Perennial herb 10 cm - 1.2 m tall Leaves: opposite, stalkless, medium green, 3 - 16 cm long, 1 - 5 cm wide, more or less lance-shaped, three- to five-nerved, non-toothed, but with rough-bristly or prickly-hairy edges. The leaf shape changes along the stem, with the upper leaves being lance- to egg-shaped; the middle leaves being more narrow and grading toward elliptic; the lower leaves being more oblong, and much smaller than those above; and the lowest leaves reduced to scales. Inflorescence: of one to twenty-five, often stalkless, erect flowers clustered at the the stem apex, and often also in the axils of the upper one to six leaves, or additionally at the ends of short branches. The terminal inflorescence is normally subtended by two pairs of large, leaf-like bracts.
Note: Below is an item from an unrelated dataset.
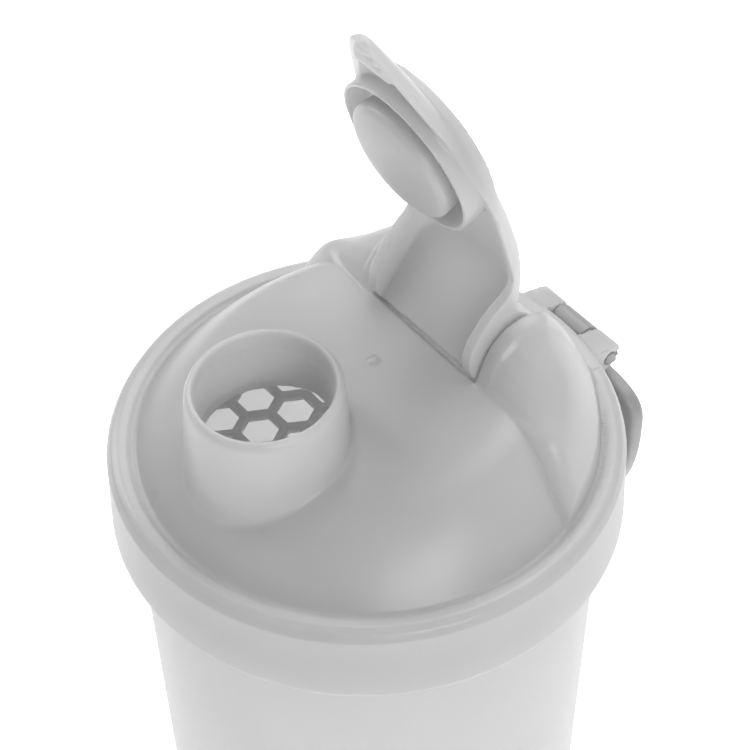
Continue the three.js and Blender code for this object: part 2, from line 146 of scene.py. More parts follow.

Flowers: bluish with white markings, 3 - 4.5 cm long, radially symmetric, club-shaped, closed, and subtended by a pair of linear to inversely lance-shaped bracts. Sepals: five, but fused into a 0.8 - 1.4 cm long, hairless tube, then separating into 0.2 - 1.5 cm long, 0.8 - 6.4 mm wide, lance-shaped lobes with rough-bristly edges. Petals: five, but fused with longer, whitish membranes (plaits) between the erect, thin, narrow, tiny, abruptly short pointed petal lobes. The separate portion of the petal lobes is scarcely 1 mm long, and is obviously surpassed by the 0.75 - 4 mm long, 2.5 - 7 mm wide, fairly erect, flat-topped, fringe-tipped plaits, which form most of the top of the flower. While the petal tube is whitish at its base, it becomes more colored with blue upwards (changing to blue-violet with age), and the nearly white alternating plaits are usually pale blue where they are fused to the petals. Stamens: five, attached to the inside of the petal tube, the filaments 0.8 - 1.2 cm long, with the anthers fused together. Pistil: with a single-chambered, superior ovary; a short, stout style; and a two-lobed stigma. There is a whorl of nectar glands present around the base of the ovary, though they are not attached to the fused petal tube base. Fruit: a single-chambered, two-valved, elliptic capsule containing numerous seeds. Stems: one to twenty, erect (occasionally somewhat decumbent), hairless, and usually unbranched. Seeds: flattened, winged, and smooth.
Similar species: Gentiana andrewsii var. andrewsii is very similar to the more rare, western variety, G. andrewsii var. dakotica, but that variety can be distinguished by its better developed petal lobes, which are triangular to rounded, and often up to 3 mm long. Two other species of closed gentians in our area which may be confused with G. andrewsii var. andrewsii include G. alba, which differs by having whitish flowers, and completely hairless leaf edges and sepal lobes; and G. saponaria, which has much narrower leaves (under 2 cm wide) with shorter, not long pointed tips, and the petal lobes are about as long as the fused plaits.
Flowering: August to October
Habitat and ecology: Occasional in damp prairies, wet meadows, and other moist open ground.
Occurence in the Chicago region: native
Notes: The only observed pollinators for this gentian are bumblebees, which appear to be the only insects strong enough and smart enough to open the closed flowers (Costelloe 1988).
Etymology: Gentiana is named after Gentius, king of Illyria, who supposedly discovered a medicinal value for the yellow gentian. Andrewsii is named after the English botanical artist Henry C. Andrews.
Author: The Field Museum
From Flora of Indiana (1940) by Charles C. Deam
Infrequent in all parts of the state except in the knobstone area, in low woods, roadside ditches, low ground about lakes, and interdunal flats. Flowers vary in color from light to dark blue although I have one specimen from Steuben County that is maroon.